DI TENGAH-tengah heboh disahkannya UU Pilkada oleh DPR pada 26
September 2014, kita tak boleh lupa bahwa beberapa hari sebelumnya,
terjadi tawuran TNI dan Polisi di Batam. Tawuran ini menyebabkan
tertembaknya empat personil TNI oleh Polisi. Dalam tawuran ini tampaknya
skor kemenangan 1:0 ada pada polisi, yang sebelumnya selalu
dipecundangi oleh TNI dalam berbagai ajang tawuran sebelumnya.
Tentu saja tawuran kedua institusi bersenjata ini bukan hal baru.
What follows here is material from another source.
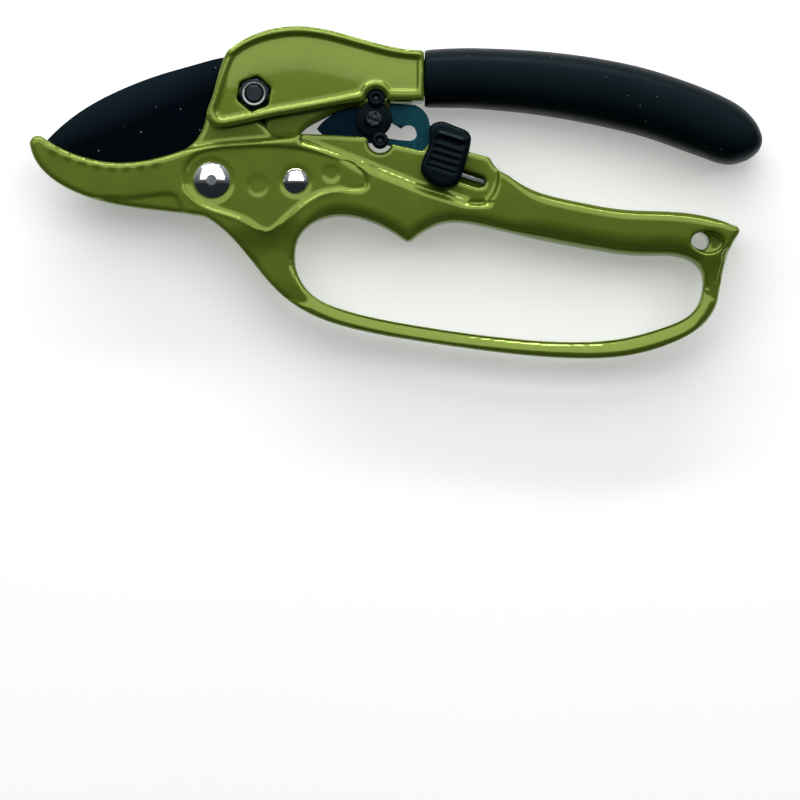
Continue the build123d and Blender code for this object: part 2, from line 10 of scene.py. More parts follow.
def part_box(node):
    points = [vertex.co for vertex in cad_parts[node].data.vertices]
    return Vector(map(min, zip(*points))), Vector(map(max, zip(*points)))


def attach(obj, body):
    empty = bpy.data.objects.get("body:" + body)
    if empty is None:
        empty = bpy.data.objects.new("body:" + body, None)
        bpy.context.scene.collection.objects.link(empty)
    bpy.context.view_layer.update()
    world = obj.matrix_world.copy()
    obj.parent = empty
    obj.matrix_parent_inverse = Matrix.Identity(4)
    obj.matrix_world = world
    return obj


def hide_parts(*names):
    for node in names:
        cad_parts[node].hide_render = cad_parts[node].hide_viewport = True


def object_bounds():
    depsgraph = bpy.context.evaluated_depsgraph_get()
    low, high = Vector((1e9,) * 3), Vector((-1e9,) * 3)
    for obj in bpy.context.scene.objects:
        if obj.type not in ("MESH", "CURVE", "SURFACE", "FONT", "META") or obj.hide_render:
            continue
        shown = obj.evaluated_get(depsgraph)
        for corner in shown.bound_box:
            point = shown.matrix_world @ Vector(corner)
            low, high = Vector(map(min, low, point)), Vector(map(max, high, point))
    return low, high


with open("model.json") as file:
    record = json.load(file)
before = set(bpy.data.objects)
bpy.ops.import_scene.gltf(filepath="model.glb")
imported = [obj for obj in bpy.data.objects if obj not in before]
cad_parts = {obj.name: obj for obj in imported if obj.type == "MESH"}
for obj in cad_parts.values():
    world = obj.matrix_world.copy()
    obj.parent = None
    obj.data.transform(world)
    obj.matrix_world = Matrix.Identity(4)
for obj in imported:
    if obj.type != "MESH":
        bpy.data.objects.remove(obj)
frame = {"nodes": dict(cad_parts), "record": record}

Dari tahun ke tahun setelah tumbangnya Orde Baru, polisi dan tentara
sudah kerap ‘bertempur’. Dan seperti biasa, tawuran ini diselesaikan
begitu saja di tingkat panglima untuk kemudian muncul kembali tawuran
berikutnya. Tidak ada penyelesaian hukum yang terbuka kepada publik
(seperti layaknya tawuran anak SMA, atau antar mahasiswa), sehingga
publik bisa mengetahui mengapa kedua lembaga super power di Indonesia
ini bisa tawuran. Publik pun sepertinya sudah maklum, kalau Polisi dan
TNI tawuran, ya tawuran saja, walaupun dalam tawuran itu seringkali
jatuh korban di pihak sipil akibat salah tembak peluru nyasar, misalnya.
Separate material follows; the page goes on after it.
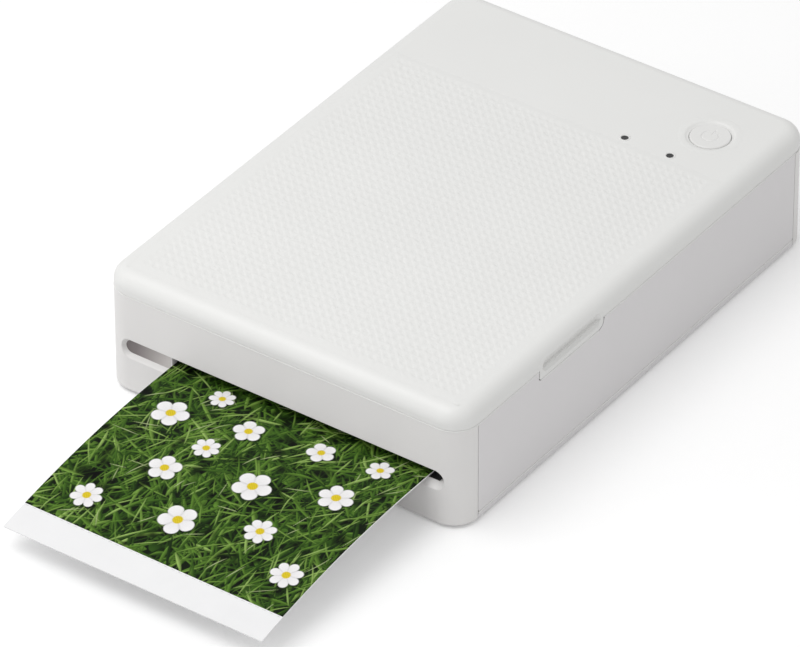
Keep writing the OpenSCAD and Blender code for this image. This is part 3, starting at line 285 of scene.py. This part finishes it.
def blank_look(x0, x1):
    """Painted shade of the slot's deep pocket: dark grey that darkens further towards the closed end of
    the slot.
    """
    look = Look("slot_painted_shade")
    split = look.add("ShaderNodeSeparateXYZ")
    look.link(look.coord, split.inputs[0])
    along = look.add("ShaderNodeMapRange")
    along.inputs["From Min"].default_value = x0 * MM
    along.inputs["From Max"].default_value = x1 * MM
    look.link(split.outputs["X"], along.inputs["Value"])
    # the ramp along X is painted shade, darkest at the closed end of the slot
    tone = look.ramp(along.outputs["Result"], [(0.0, (0.15, 0.13, 0.13)), (0.25, (0.20, 0.175, 0.175)),
                                               (0.6, (0.40, 0.37, 0.36)), (1.0, (0.66, 0.63, 0.61))])
    look.colour(look.mix(look.span(look.noise(400.0, 3.0), 0.0, 0.12), tone, (0.3, 0.28, 0.27)))
    look.rough(0.5)
    look.bump(look.noise(4200.0, 2.0, 0.6), 0.3, 0.00001)
    return look.mat


case_white = plastic("case_white", (0.815, 0.815, 0.800), rough=0.42, vary=0.012, strength=0.35)
case_warm = plastic("case_warm", (0.800, 0.788, 0.777), rough=0.42, vary=0.012, strength=0.35,
                    edge=0.0003)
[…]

Kembali ke Batam. Kenapa terjadi tawuran antara Polisi dan TNI?
Jangan tanya pada keduanya. Jangan tanyakan pula, siapa yang salah.
Berita samar-sama di koran berbahasa Inggris menyebutkan bahwa pemicu
tawuran ini sebenarnya adalah konflik ekonomi yang berkaitan dengan
kelangkaan dan peredaran BBM liar di pasaran. Penggerebekan yang
dilakukan polisi terhadap lokasi yang diduga menimbun BBM, ternyata ada
dalam wilayah ‘perlindungan’ TNI.
Jika soalnya adalah rebutan kapling kepentingan ekonomi, maka tawuran
antara Polisi vs TNI ini tidak akan pernah selesai di tingkat panglima.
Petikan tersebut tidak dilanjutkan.